Output every entry exactly as given.

[3D code data]

'''

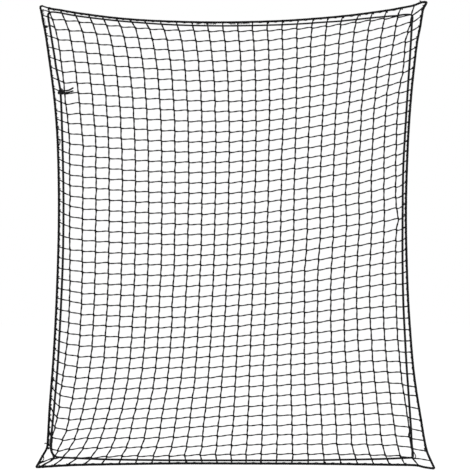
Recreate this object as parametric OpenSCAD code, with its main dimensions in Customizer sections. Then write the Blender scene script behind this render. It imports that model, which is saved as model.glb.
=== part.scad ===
// Pitching target net: square-mesh netting lashed to a border rope, hung by
// its four corners, with a draw cord laid round it just inside the border.
// Millimetres. The net hangs in the plane y = 0 and is seen from -Y; +Z is up.
// The origin is the middle of the four hooks that hold the corners.

/* [Net] */
// Width between the two bottom corners
net_width = 1248; // [950:1:1600]
// Width between the two top corners
top_width = 1211; // [950:1:1600]
// Height between the two right-hand corners
net_height = 1460; // [1100:1:1900]
// How far the top left corner hangs below the top right one
left_drop = 14; // [0:1:40]
// How far the bottom left corner lies above the bottom right one
left_rise = 4; // [0:1:40]
// How far the top corners are shifted to the left of the bottom ones
top_shift = 6; // [0:1:30]

/* [Netting] */
// Meshes across; each one here stands for two or three of the real, finer mesh
mesh_columns = 12; // [6:1:12]
// Meshes from top to bottom
mesh_rows = 20; // [8:1:20]
// Width of an upright twine
upright_w = 4.6; // [1.5:0.1:5]
// Width of a level twine
level_w = 3.9; // [1.5:0.1:5]
// Width of the selvedge twine along the edge of the netting
selvedge_w = 1.8; // [1.2:0.1:4]
// Thickness of the netting
netting_t = 3.2; // [1.5:0.1:4]

/* [Border rope] */
// Diameter of the border rope
rope_d = 6; // [3:0.1:8]
// Length over which the rope turns at a corner, on each side of it
corner_bend = 5; // [4:0.5:12]

/* [Twine windings] */
// Diameter of the lashing twine
lash_d = 1.5; // [1:0.1:2.2]
// Turns in each corner hitch
hitch_turns = 2; // [2:1:3]

/* [Draw cord] */
// Diameter of the draw cord
cord_d = 5.8; // [3:0.1:6]
// Diameter of the cord where it is drawn tight in the knot, and of its free ends
knot_cord_d = 4; // [2.5:0.1:4.2]
// Loop size of the knot
knot_size = 2.4; // [2.3:0.1:4]

/* [Clearances] */
// Clearance between pieces that lie against each other
gap = 0.3; // [0.2:0.05:0.6]

/* [Hidden] */

TWINE = "dimgray";
ROPE = "darkslategray";
CORD = "slategray";

// The sides of the net, in the order of their lists below
TOP = 0;
RIGHT = 1;
BOTTOM = 2;
LEFT = 3;

// Corners of the border rope's centre line, as [x, z]
top_left = [-top_width / 2 - top_shift, net_height / 2 - left_drop];
top_right = [top_width / 2 - top_shift, net_height / 2];
bottom_right = [net_width / 2, -net_height / 2];
bottom_left = [-net_width / 2, -net_height / 2 + left_rise];
side_start = [top_left, top_right, bottom_left, top_left];
side_end = [top_right, bottom_right, bottom_right, bottom_left];
inward = [[0, -1], [-1, 0], [0, 1], [1, 0]];

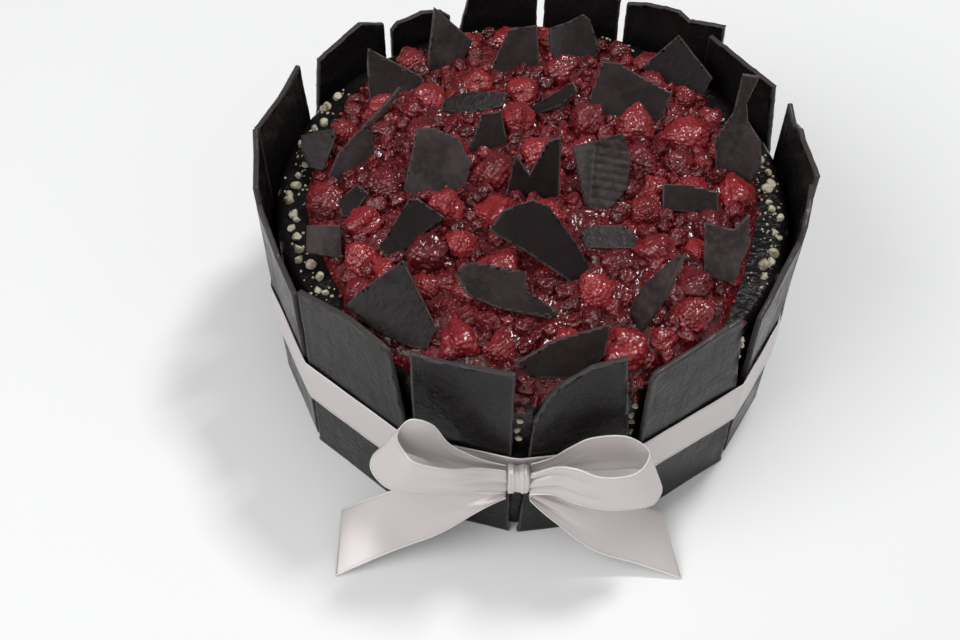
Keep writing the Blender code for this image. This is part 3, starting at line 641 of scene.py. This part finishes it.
def clear_of_shards(start, width, shards, sink=0.6):
    """The place and width of a berry moved out of the shards, or None where it finds no room."""
    place = start.copy()
    for _ in range(10):
        near, normal, _, gap = shards.find_nearest(place)
        away = place - near
        if away.dot(normal) < 0:
            away, gap = normal.copy(), -gap
        room = 0.42 * width
        if gap >= room:
            kept = -sink * width < place.z - start.z < 0.2 * width
            return (place, width) if kept else None
        place += away.normalized() * (room - gap)
        width *= 0.96
    return None


def berry_places(shards):
    """(place, turned, width) of each berry that finds room between the shards."""
    draw = random.Random(BERRY_SEED + 1)
    for x, y, width in berry_plan():
        turned = tumbled(draw, *BERRY_LEANS)
        start = Vector((x, y, fruit_level(x, y) + BERRY_SIT))
        found = clear_of_shards(start, width, shards)
        if found and math.hypot(found[0].x, found[0].y) < CAKE_RADIUS - 0.55 * found[1] - 1.2 * MM:
            yield found[0], turned, found[1]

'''

> _Solution to this problem_
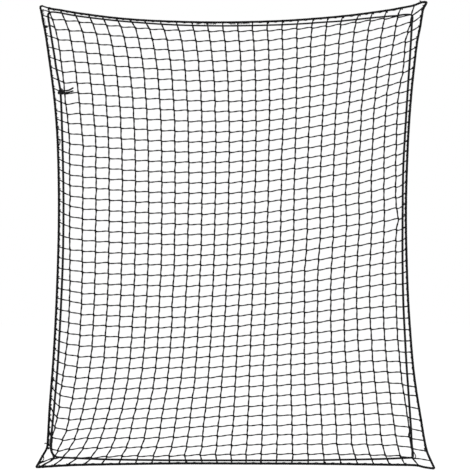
Recreate this object as parametric OpenSCAD code, with its main dimensions in Customizer sections. Then write the Blender scene script behind this render. It imports that model, which is saved as model.glb.
=== part.scad ===
// Pitching target net: square-mesh netting lashed to a border rope, hung by
// its four corners, with a draw cord laid round it just inside the border.
// Millimetres. The net hangs in the plane y = 0 and is seen from -Y; +Z is up.
// The origin is the middle of the four hooks that hold the corners.

/* [Net] */
// Width between the two bottom corners
net_width = 1248; // [950:1:1600]
// Width between the two top corners
top_width = 1211; // [950:1:1600]
// Height between the two right-hand corners
net_height = 1460; // [1100:1:1900]
// How far the top left corner hangs below the top right one
left_drop = 14; // [0:1:40]
// How far the bottom left corner lies above the bottom right one
left_rise = 4; // [0:1:40]
// How far the top corners are shifted to the left of the bottom ones
top_shift = 6; // [0:1:30]

/* [Netting] */
// Meshes across; each one here stands for two or three of the real, finer mesh
mesh_columns = 12; // [6:1:12]
// Meshes from top to bottom
mesh_rows = 20; // [8:1:20]
// Width of an upright twine
upright_w = 4.6; // [1.5:0.1:5]
// Width of a level twine
level_w = 3.9; // [1.5:0.1:5]
// Width of the selvedge twine along the edge of the netting
selvedge_w = 1.8; // [1.2:0.1:4]
// Thickness of the netting
netting_t = 3.2; // [1.5:0.1:4]

/* [Border rope] */
// Diameter of the border rope
rope_d = 6; // [3:0.1:8]
// Length over which the rope turns at a corner, on each side of it
corner_bend = 5; // [4:0.5:12]

/* [Twine windings] */
// Diameter of the lashing twine
lash_d = 1.5; // [1:0.1:2.2]
// Turns in each corner hitch
hitch_turns = 2; // [2:1:3]

/* [Draw cord] */
// Diameter of the draw cord
cord_d = 5.8; // [3:0.1:6]
// Diameter of the cord where it is drawn tight in the knot, and of its free ends
knot_cord_d = 4; // [2.5:0.1:4.2]
// Loop size of the knot
knot_size = 2.4; // [2.3:0.1:4]

/* [Clearances] */
// Clearance between pieces that lie against each other
gap = 0.3; // [0.2:0.05:0.6]

/* [Hidden] */

TWINE = "dimgray";
ROPE = "darkslategray";
CORD = "slategray";

// The sides of the net, in the order of their lists below
TOP = 0;
RIGHT = 1;
BOTTOM = 2;
LEFT = 3;

// Corners of the border rope's centre line, as [x, z]
top_left = [-top_width / 2 - top_shift, net_height / 2 - left_drop];
top_right = [top_width / 2 - top_shift, net_height / 2];
bottom_right = [net_width / 2, -net_height / 2];
bottom_left = [-net_width / 2, -net_height / 2 + left_rise];
side_start = [top_left, top_right, bottom_left, top_left];
side_end = [top_right, bottom_right, bottom_right, bottom_left];
inward = [[0, -1], [-1, 0], [0, 1], [1, 0]];

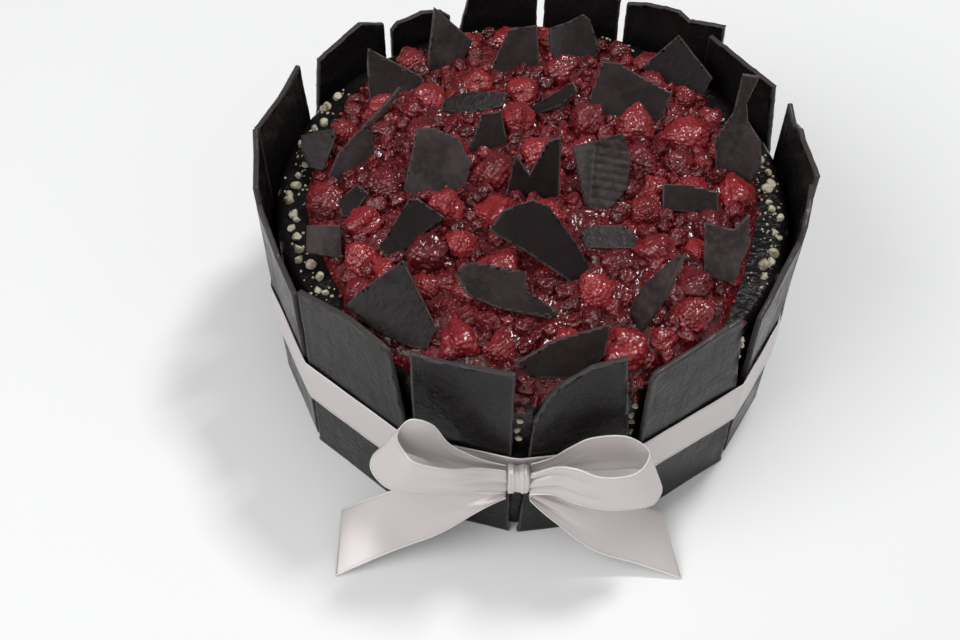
Keep writing the Blender code for this image. This is part 3, starting at line 641 of scene.py. This part finishes it.
def clear_of_shards(start, width, shards, sink=0.6):
    """The place and width of a berry moved out of the shards, or None where it finds no room."""
    place = start.copy()
    for _ in range(10):
        near, normal, _, gap = shards.find_nearest(place)
        away = place - near
        if away.dot(normal) < 0:
            away, gap = normal.copy(), -gap
        room = 0.42 * width
        if gap >= room:
            kept = -sink * width < place.z - start.z < 0.2 * width
            return (place, width) if kept else None
        place += away.normalized() * (room - gap)
        width *= 0.96
    return None


def berry_places(shards):
    """(place, turned, width) of each berry that finds room between the shards."""
    draw = random.Random(BERRY_SEED + 1)
    for x, y, width in berry_plan():
        turned = tumbled(draw, *BERRY_LEANS)
        start = Vector((x, y, fruit_level(x, y) + BERRY_SIT))
        found = clear_of_shards(start, width, shards)
        if found and math.hypot(found[0].x, found[0].y) < CAKE_RADIUS - 0.55 * found[1] - 1.2 * MM:
            yield found[0], turned, found[1]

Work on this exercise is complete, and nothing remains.